Puede aceptarse que ese monumento de la cultura británica que es Holmes tenga ahora el acento neoyorquino de Robert Downey Jr. Al fin y al cabo, ¿no había hecho Downey ya de Chaplin, en los comienzos de su carrera? ¿No podría hacer mañana de Churchill, del propio Bond o, de no estar disponible Helen Mirren, de la mismísima Queen Elizabeth? Puede aceptarse que Watson no sea esta vez la representación misma del common man, regordete sin otro glamour que su sensatez y fidelidad, sino nada menos que Jude Law, Sting en versión mejorada por el que las chicas se hacen encima. Puede aceptarse que el Sherlock de Downey sea un pugilista consumado y hasta que luzca abdominales tipo six pack. Es cierto que el Sherlock original no iba a andar protagonizando escenas enteras a trompada limpia, como sucede aquí. Pero también es cierto que lo suyo no eran sólo juegos de la mente: en casi ninguna de sus aventuras dejaba de aplicar dos o tres golpes secos cuando se requería. Hasta puede aceptarse que el habitante del 221 B de Baker Street se tire sobre el Támesis de cabeza, estilo clavadista mexicano. Lo difícil es aceptar el decoloramiento de la intriga en la que Holmes está inmerso, archivillano incluido.
Todo tiene lugar en una Londres victoriana y digital, de cielos y callejuelas casi tan dark como los de Sweeney Todd. En la secuencia inicial, Sherlock y Watson se tirotean y finalmente atrapan a Lord Blackwood, aristócrata descastado al que le da por los sacrificios humanos (Mark Strong, favorito de Guy Ritchie que también actúa en La joven Victoria, otro estreno de la semana). En la siguiente secuencia, Blackwood es ejecutado en la horca. De allí en más se ocupará de complotar, con la intención de restaurar una antigua sociedad secreta filomasónica, cuyos miembros le obedecen fielmente. Su objetivo: llegar al Parlamento, tomar el Poder. ¿Pero cómo, no lo habían ahorcado? Vamos, esos detalles se solucionan fácil. Un equipo de guionistas trabajando de sol a sol, un set completo de trampitas argumentales y alguien que explique todo al final, y listo. Total, a quién le importa la intriga, que parecería escapada de la pluma del emérito Dan Brown, mientras todo se resuelva en un London Bridge en plena construcción (en plena construcción digital, se entiende), con el héroe y el villano colgando al mejor estilo Hitchcock. Con la diferencia, claro, de que en las de Hitchcock a uno le importaba que el héroe no cayera y el villano sí.
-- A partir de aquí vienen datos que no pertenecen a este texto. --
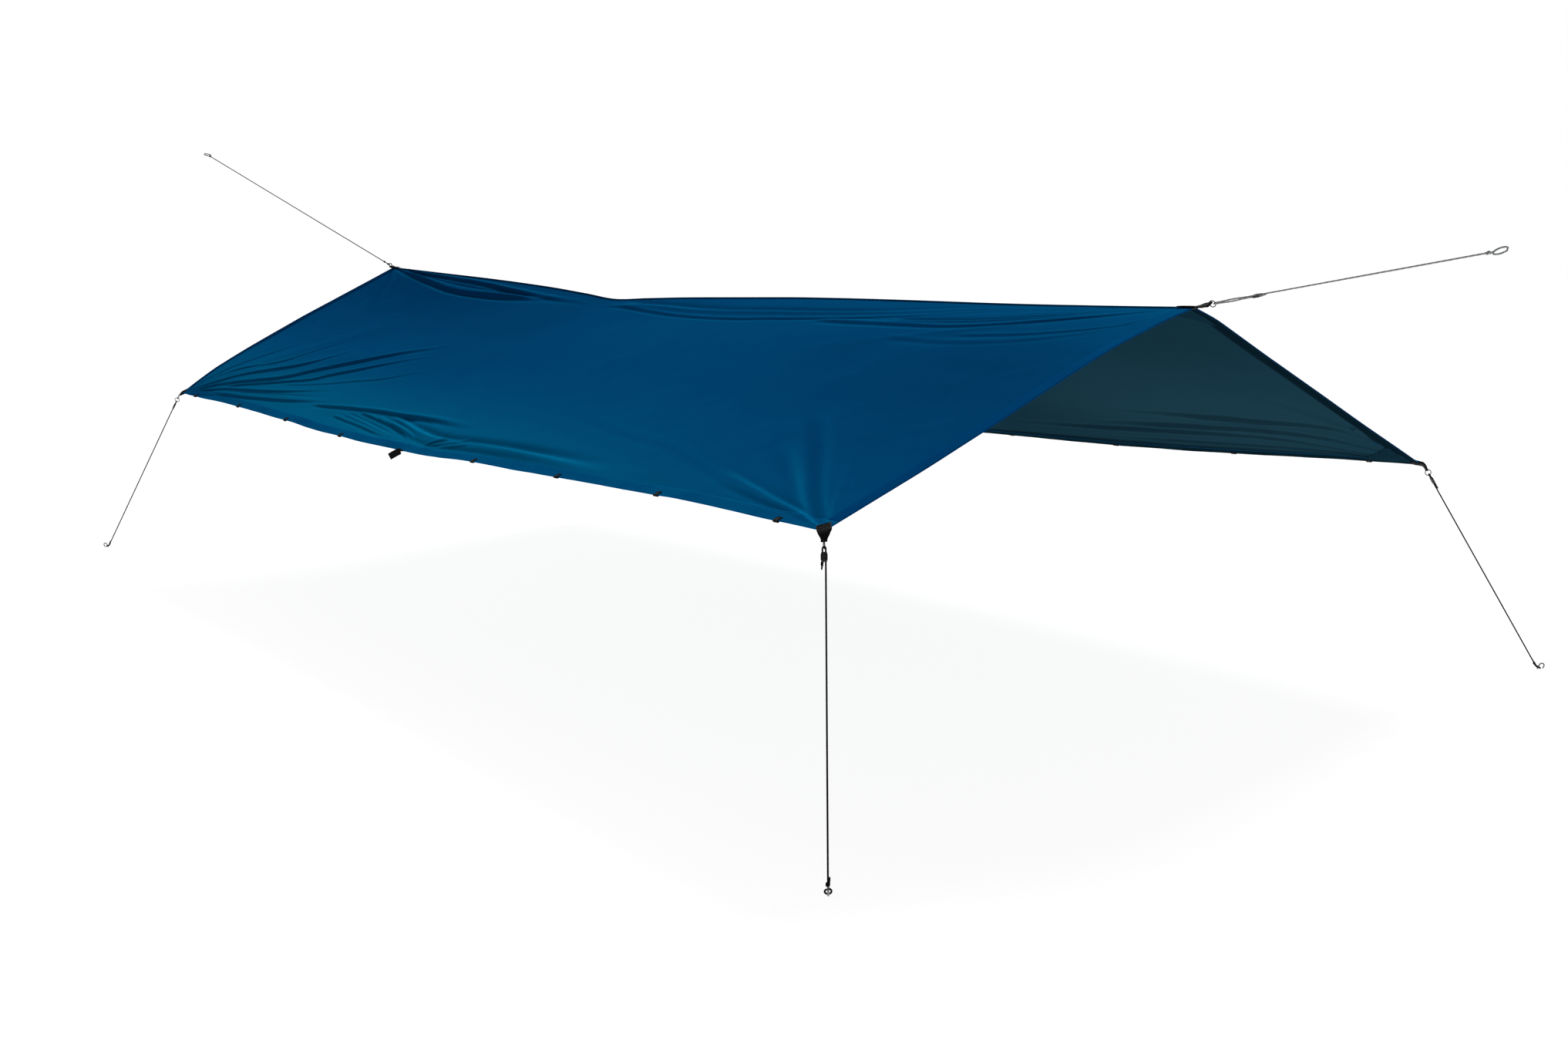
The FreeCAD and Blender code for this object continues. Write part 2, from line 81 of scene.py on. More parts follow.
# sag rows: (fraction of the edge, rise in mm)
RIDGE_SAG = [
    (0, 0), (.1, -14), (.2, -28), (.3, -47), (.36, -64), (.406, -78), (.45, -68), (.5, -57),
    (.57, -45), (.66, -31), (.75, -23), (.85, -17), (.93, -9), (1, 0)]

# lit:        direction (along, down) in which the lean of a fold is measured
# gable_bows: sag rows of the left and right gable edges, from ridge to hem
# folds:      (slope across the fold, half width in mm at its start, at its end, line (along, down))
# fans:       tension folds that spread from one point of an edge: (along, down, first and last
#             angle in degrees from the long edge, count, reach in m, height in mm, seed)
NEAR = SimpleNamespace(
    name="near", body="near_side", outward=-1.0, width=1.25,
    row_step=.0032, column_step=.0068, lit=(.45, .89), fold_gain=3.5, flutter_shift=0,
    hem_ends=(place(-2.199, -1.035, 0.682), place(2.178, -1.226, 0.690)),
    hem_sag=[
        (0, 0), (.11, 0), (.205, -10), (.29, -22), (.37, -30), (.44, -34), (.5, -34), (.6, -22),
        (.7, -14), (.79, -3), (.87, 2), (.94, 1), (1, 0)],
    gable_bows=(
        [(0, 0), (.13, 7), (.31, 16), (.49, 24), (.66, 26), (.83, 22), (1, 0)],
        [(0, 0), (.12, 15), (.26, 23), (.42, 17), (.62, 7), (.8, 1), (1, 0)]),
    folds=[
        (.20, 8, 15, [(0, 1), (.0513, .9025), (.0762, .8525), (.1231, .7838), (.1569, .7175),
                      (.1806, .6362), (.2044, .5475)]),
        (.11, 8, 15, [(0, 1), (.0544, .8175), (.1056, .7538), (.1256, .6713), (.1438, .5863),
                      (.1681, .5138)]),
        (.09, 8, 16, [(0, 1), (.03, .85), (.055, .74), (.078, .64), (.1, .55)]),
        (.26, 8, 17, [(0, 1), (.0612, .9175), (.1156, .8688), (.1581, .815), (.1831, .7462),
                      (.2169, .6675), (.2481, .5975), (.2719, .5425), (.3075, .4788), (.335, .43)]),
        (.20, 8, 15, [(.07, .93), (.1256, .885), (.1694, .835), (.2075, .79), (.22, .7475),
                      (.2481, .69), (.2687, .6375), (.2988, .57), (.33, .51)]),
        (.10, 8, 13, [(.17, .86), (.2306, .8037), (.2644, .7562), (.3069, .7037),
                      (.3256, .6525), (.36, .59)]),
        (.19, 7, 12, [(0, 1), (.0737, .9375), (.12, .9238), (.1925, .8838), (.2306, .8488),
                      (.28, .8)]),
        (-.24, 7, 13, [(0, 1), (.0825, .9513), (.105, .9475), (.1738, .9163), (.2269, .8875),
                       (.28, .855)]),
        (.25, 7, 13, [(0, 1), (.0912, .965), (.12, .9613), (.1625, .945), (.215, .9213),
                      (.2556, .8925), (.31, .86)]),
        (.22, 10, 20, [(.2631, .905), (.2888, .8975), (.3275, .8725), (.3581, .8613),
                       (.3875, .85), (.4344, .8425), (.4819, .8413), (.55, .85)]),
        (-.22, 16, 30, [(.4, .845), (.4338, .865), (.4569, .885), (.5062, .915), (.5969, .92),
                        (.6656, .925), (.6981, .93), (.79, .945)]),
        (.10, 12, 18, [(.4, .875), (.4338, .9), (.4569, .92), (.5062, .95), (.5969, .955),
                       (.6656, .96), (.7, .965)]),
        (.20, 8, 9, [(.3212, .92), (.36, .93), (.3919, .9387), (.4294, .9513), (.46, .965)]),
        (-.20, 8, 9, [(.335, .895), (.3675, .905), (.3994, .917), (.4363, .933), (.47, .955)]),
        (.22, 9, 9, [(.35, .875), (.3831, .886), (.4175, .8975), (.4525, .9163),
                     (.4825, .9487), (.497, .98)]),
        (-.20, 9, 8, [(.39, .87), (.4269, .886), (.4669, .912), (.49, .935), (.5, .975)]),
        (.18, 10, 7, [(.56, .905), (.535, .925), (.515, .955), (.503, .985)]),
        (-.16, 9, 7, [(.58, .93), (.55, .945), (.52, .965), (.505, .988)]),
        (.30, 11, 24, [(0, 0), (.0106, .0035), (.0581, .0438), (.115, .0863), (.1663, .12),
                       (.2175, .1263), (.2756, .115), (.3231, .085), (.36, .06)]),
        (.30, 9, 20, [(0, 0), (.0344, .0112), (.1344, .0338), (.205, .0438), (.2637, .065),
                      (.3063, .0713), (.3375, .0725), (.4, .06)]),
        (-.20, 12, 22, [(.03, .02), (.1, .055), (.16, .082), (.22, .09), (.28, .085), (.33, .07)]),
        (.09, 14, 40, [(0, 0), (.02, .06), (.04, .13), (.06, .22), (.08, .32)]),
        (.14, 14, 8, [(.4, .055), (.4313, .0612), (.51, .1225), (.5956, .1562), (.6606, .1487),
                      (.735, .135), (.7981, .1062), (.8419, .0725), (.8694, .0338),
                      (.8888, .015)]),
        (-.14, 26, 12, [(.42, .03), (.5, .065), (.58, .095), (.6438, .0963), (.7225, .0938),
                        (.7875, .0688), (.8325, .0375), (.8756, .01)]),
        (.13, 16, 9, [(.7, .15), (.7569, .1588), (.8144, .1638), (.8513, .1638), (.8956, .135),
                      (.9263, .1), (.9575, .0638), (.985, .03), (1, 0)]),
        (-.15, 13, 8, [(.78, .135), (.83, .13), (.87, .115), (.905, .09), (.94, .06), (.97, .03)]),
        (.07, 14, 9, [(.86, .215), (.9131, .2025), (.9413, .1775), (.9669, .1475), (.985, .1),
                      (1, 0)]),
        (.04, 20, 10, [(.8, .235), (.86, .255), (.91, .245), (.95, .205), (.975, .15), (1, 0)]),
        (.060, 16, 36, [(1, 1), (.9837, .9663), (.9637, .9163), (.9437, .8625), (.925, .8037),
                        (.8975, .725), (.8669, .64), (.84, .57)]),
        (-.040, 14, 34, [(1, 1), (.975, .965), (.9544, .9238), (.9337, .8712), (.915, .8263),
                         (.8906, .7675), (.86, .7)]),
        (-.070, 9, 18, [(1, 1), (.96, .9525), (.9381, .94), (.9113, .9163), (.8831, .89),
                        (.85, .865)]),
        (.060, 8, 14, [(1, 1), (.955, .965), (.93, .955), (.9, .935), (.87, .92)]),
        (.018, 14, 34, [(.92, .955), (.9081, .9425), (.8662, .905), (.8156, .8488),
                        (.7688, .8087), (.7156, .7887), (.6381, .7275), (.58, .68)])],
    fans=[
        (0, 1, 1, 60, 13, 1.7, 1.9, 5), (1, 1, 8, 70, 7, .9, 1.2, 6),
        (0, 0, 3, 30, 5, 1.4, 1.8, 7), (1, 0, 3, 28, 6, 1.6, 1.5, 8),
        (.5, 1, 10, 170, 9, .45, 1.6, 9)])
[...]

No es que Downey no esté simpático, desde ya. Sus cruces con Law y con la novia de éste (la pelirroja Kelly Reilly, vista recientemente en Eden Lake), los momentos de comedia casi estilo Extraña pareja, los intercambios de retruécanos como de sitcom, las torpezas del inspector Lestrade (Eddie Marsan), la ladrona y viuda negra que compone la siempre atendible Rachel McAdams: todo eso es lo que mejor funciona en Sherlock Holmes. El problema es que tiende a disolverse, en la misma medida en que toma cuerpo lo que menos importa: la intriga, la figura del villano, el costado superacción. En un par de escenas Mr. Ritchie se regala a sí mismo su rol favorito, el de émulo de Tarantino. Una es un hallazgo: Holmes descompone, en ralenti, un match de box en el que destrozó a su rival. La inmediata reproducción de la misma escena, pero ahora a velocidad normal, demuestra que al ojo se le escapa, al natural, lo que la técnica cinematográfica es capaz de mostrarle. Engolosinado, unas escenas más adelante Ritchie repite el chiste, con la diferencia de que la escena no lo justifica en lo más mínimo. Allí, el realizador de Juegos, trampas y armas humeantes vuelve a ser él mismo, después de haber sido Tarantino durante un minuto casi completo.